PiS wygrywa z Platformą wojnę na programy, bo w przeciwieństwie do partii Schetyny ma konkretne propozycje dla Polaków i od trzech lat je realizuje. PiS wygrywa wojnę na konwencje, ponieważ w ostatnich latach nauczył się normalnie rozmawiać z wyborcami. PiS wygrywa również starcie na bilbordy, co nie jest szczególnie trudne- w przypadku odpowiedzi na zarzuty Platformy wystarczy na plakatach napisać prawdę, np. „PiS odebrał złodziejom miliony i dał je dzieciom”. To proste.

Być może po zbliżających się wyborach samorządowych PiS będzie mógł wywiesić na bilbordach nowe hasło: „Platforma Polskę rozkradła, dlatego się rozpadła”. O tym przekonamy się już za kilka tygodni. Rosnące sondaże nie powinny jednak usypiać wyborców prawicy, tylko spowodować ich większe zaangażowanie w proces wyborczy i w kontrolę przebiegu samych wyborów. Bo jeśli nie teraz, to kiedy?
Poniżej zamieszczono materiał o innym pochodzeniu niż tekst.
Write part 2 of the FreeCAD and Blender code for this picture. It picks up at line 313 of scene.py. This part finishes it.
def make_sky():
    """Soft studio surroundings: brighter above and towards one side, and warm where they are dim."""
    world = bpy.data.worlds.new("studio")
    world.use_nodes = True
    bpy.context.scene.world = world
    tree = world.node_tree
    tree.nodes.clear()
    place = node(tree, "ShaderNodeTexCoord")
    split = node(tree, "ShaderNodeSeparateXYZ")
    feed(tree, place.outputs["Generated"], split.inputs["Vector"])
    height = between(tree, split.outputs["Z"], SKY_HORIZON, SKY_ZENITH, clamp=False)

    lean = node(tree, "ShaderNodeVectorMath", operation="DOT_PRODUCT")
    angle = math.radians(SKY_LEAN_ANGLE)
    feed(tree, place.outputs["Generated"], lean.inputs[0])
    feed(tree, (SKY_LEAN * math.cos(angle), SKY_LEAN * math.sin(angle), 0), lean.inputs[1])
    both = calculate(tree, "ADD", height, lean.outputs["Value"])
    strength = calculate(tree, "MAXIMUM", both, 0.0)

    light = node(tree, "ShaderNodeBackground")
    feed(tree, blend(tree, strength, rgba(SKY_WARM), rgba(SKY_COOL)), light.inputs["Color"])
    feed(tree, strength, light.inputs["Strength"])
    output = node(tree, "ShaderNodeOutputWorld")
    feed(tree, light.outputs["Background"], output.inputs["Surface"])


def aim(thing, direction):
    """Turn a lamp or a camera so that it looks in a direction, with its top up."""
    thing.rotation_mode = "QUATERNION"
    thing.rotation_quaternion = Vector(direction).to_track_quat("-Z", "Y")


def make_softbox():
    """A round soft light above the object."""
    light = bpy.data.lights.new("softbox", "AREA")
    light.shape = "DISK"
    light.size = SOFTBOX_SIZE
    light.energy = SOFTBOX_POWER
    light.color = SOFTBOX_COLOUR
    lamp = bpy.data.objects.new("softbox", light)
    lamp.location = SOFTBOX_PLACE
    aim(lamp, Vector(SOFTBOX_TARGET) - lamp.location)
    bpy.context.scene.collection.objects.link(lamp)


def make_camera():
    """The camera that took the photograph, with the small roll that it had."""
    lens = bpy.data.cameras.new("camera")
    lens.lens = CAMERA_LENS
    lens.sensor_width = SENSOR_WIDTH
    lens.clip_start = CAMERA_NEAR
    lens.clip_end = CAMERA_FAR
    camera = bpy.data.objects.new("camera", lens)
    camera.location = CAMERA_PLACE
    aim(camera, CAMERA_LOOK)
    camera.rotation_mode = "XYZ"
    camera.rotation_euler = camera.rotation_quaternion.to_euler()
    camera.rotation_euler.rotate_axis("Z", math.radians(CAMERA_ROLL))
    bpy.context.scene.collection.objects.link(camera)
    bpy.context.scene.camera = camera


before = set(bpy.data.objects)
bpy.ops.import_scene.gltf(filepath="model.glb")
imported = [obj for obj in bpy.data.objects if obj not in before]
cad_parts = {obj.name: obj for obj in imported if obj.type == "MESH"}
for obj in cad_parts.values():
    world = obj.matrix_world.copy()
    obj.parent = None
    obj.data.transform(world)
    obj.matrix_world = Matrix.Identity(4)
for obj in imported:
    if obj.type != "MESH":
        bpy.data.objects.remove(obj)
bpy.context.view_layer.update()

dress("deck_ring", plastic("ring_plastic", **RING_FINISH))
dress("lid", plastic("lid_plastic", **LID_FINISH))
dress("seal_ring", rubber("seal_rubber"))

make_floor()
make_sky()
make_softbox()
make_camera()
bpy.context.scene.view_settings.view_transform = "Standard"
Inna sprawa, że PiS też likwiduje. Na potęgę likwiduje mafie vatowskie, likwiduje biedę i społeczne wykluczenie setek tysięcy Polaków, bezrobocie, które dziś jest najniższe od lat, skutecznie zlikwidował ubeckie, resortowe emerytury. Te aspekty życia społecznego, gospodarczego i politycznego liderzy PO najchętniej by przywrócili, żeby mógł się zrealizować postulat Donalda Tuska wygłoszony podczas konwencji w 2012 roku „aby życie w Platformie dla ludzi było lżejsze”. Interesujący program wyborczy, prawda? Ciekawe, czy ludzie znów na to pójdą. I którzy.